Как это мило, как свежо…
Я не решусь предсказать судьбу писателя Пьецуха, просто не имею на это морального права. Но вот будущее его лирического героя я вижу вполне отчетливо. Пустота обладает коварным свойством: она бесконечна. Ее нельзя заполнить ничем, никакой «милой чушью», никаким «постмодернизмом», никакой болтовней, даже никаким талантом. Однажды она пожирает человека изнутри без остатка.
И тогда пророческой оказывается не красивая мысль Чаадаева, которая в отдельности от его судьбы ничего не стоит, а грустная и знакомая чуть не с детства картина Павла Федотова. Серые стены, низкий потолок, неприбранная постель, тусклый зимний свет в окошке. На постели отчаявшийся маленький человек забавляется с собачкой, приказывая ей прыгать через трость.
«Анкор, еще анкор!»
1993
Влентин Распутин: Уроки русского
Несомненно, лучший рассказ Валентина Распутина — это «Уроки французского» (1973). Он и сам выделяет его среди других, воспринимая почти как реальное возвращение долга. «Мне ничего не пришлось придумывать… Мне нужно было вернуть людям то добро, которое в свое время они сделали для меня…» Очень характерная для Распутина фраза.
Одна из главных, быть может, особенностей его мышления, восприятия мира — это совершенно реальное переживание вещей, которые для большинства людей являются все-таки абстракциями. Например, совесть. Не помню точно где, но Распутин писал, что совесть такой же орган чувства, как слух, зрение, обоняние, осязание. Человек может притупить его в себе или забыть о нем, но больная или недостаточная совесть все равно будет напоминать о себе. Так или иначе, вне зависимости от желания человека.

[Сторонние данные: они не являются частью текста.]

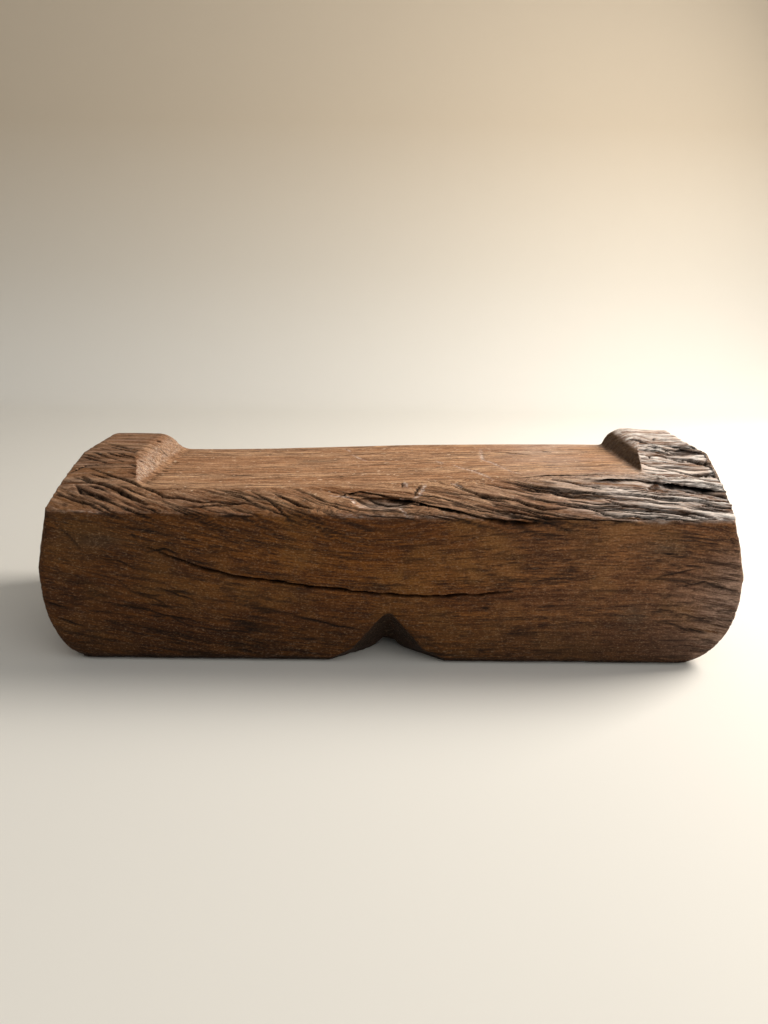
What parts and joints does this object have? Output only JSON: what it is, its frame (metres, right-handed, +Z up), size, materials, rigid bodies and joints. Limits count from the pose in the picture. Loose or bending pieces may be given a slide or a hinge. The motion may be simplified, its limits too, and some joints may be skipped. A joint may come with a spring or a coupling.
{
  "type": "stool",
  "caption": "Low one-piece wooden stool hewn from a baulk, with a sunk seat between two raised end lips and a V-notch under the middle.",
  "frame": {"origin": "on the floor under the centre of the stool's bounding box", "axes": "+X along the length towards the higher lip, +Y from the checked front face to the back, +Z up"},
  "size_m": [0.605, 0.212, 0.1755],
  "materials": {
    "weathered_hardwood": "bare dense hardwood, hewn, worn smooth on the faces and seat, weathered and checked along the upper edges"
  },
  "bodies": {
    "root": {"stool_block": "weathered_hardwood"}
  },
  "joints": []
}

Вот откуда эта загадочная и далеко не всеми принятая «мучительность» прозы Распутина, которую не очень умные критики называли «экзистенциализмом». Распутин никакой не «экзистенциалист», просто его герои реально, материально мучаются совестью. Это один из главных уроков его прозы. Об этом его первая повесть, которую он считал началом своего самостоятельного пути — «Деньги для Марии» (1967).
Другой урок — смерть. О ней мы тоже стараемся не думать. Для Распутина же это вещь обыкновенная, такая же, как рождение. И как рождение требует известной подготовки роженицы и ее окружающих, так и смерть — это процесс перехода в мир иной, к которому нужно быть приготовленным, собранным в дорогу, в том числе и с помощью близких. Повесть «Последний срок» (1970) о смерти, точнее, об умирании старухи Анны это, странно сказать, почти наглядное пособие, к тому, как нужно умирать. О чем думать, как прощаться с родными, да просто — что в это время делать.

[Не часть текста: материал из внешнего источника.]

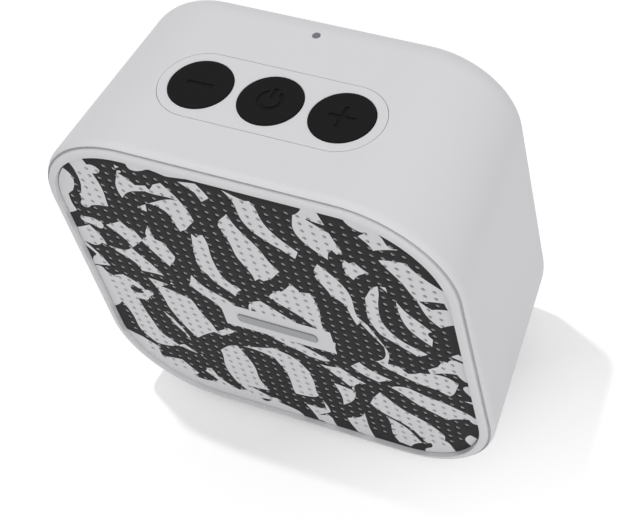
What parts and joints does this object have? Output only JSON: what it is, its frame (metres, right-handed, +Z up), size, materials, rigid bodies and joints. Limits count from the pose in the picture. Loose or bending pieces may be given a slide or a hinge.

Советская критика, причем именно хвалебная, размазала смысл его прозы в кашу какой-то абстрактной «духовности». А это очень строгий и точный писатель, предлагающий нам вполне конкретные уроки. Почему это не мешает ему быть художником высочайшей пробы — загадка. Как сплавились воедино педагогика и художественный полет — тайна.
Такая же тайна, как его писательское рождение. Каким образом обыкновенный иркутский журналист, воспевавший стройки коммунизма, вдруг написал рассказ «Василий и Василиса» (1967) — очевидный шедевр, лучшая в русской литературе иллюстрация к теме Прощеного Воскресенья? Мне лично непонятно. Для меня это какое-то почти химическое чудо. Помните фокусы, которые показывали нам учителя химии? Произошло мгновенное соединение каких-то веществ, и в один миг родился классик. Впрочем, таких уроков в нашей литературе немало: «Бедные люди», «Хорь и Калиныч», «Севастопольские рассказы».
Распутина называли и называют «деревенщиком». Но это такая же глупость, как если бы Платонова назвали «пролетарским писателем». Хотя он считал своей родиной — «рабочий класс». Какой же он «деревенщик», если его «Живи и помни» (1974) буквально перевернуло сознание миллионов городских людей? Это был такой урок любви и милосердия, который не забывается уже никогда. А если и забывается, то все равно остается в подсознании, в некой пожизненной памяти, которая сработает в критический, самый нужный момент.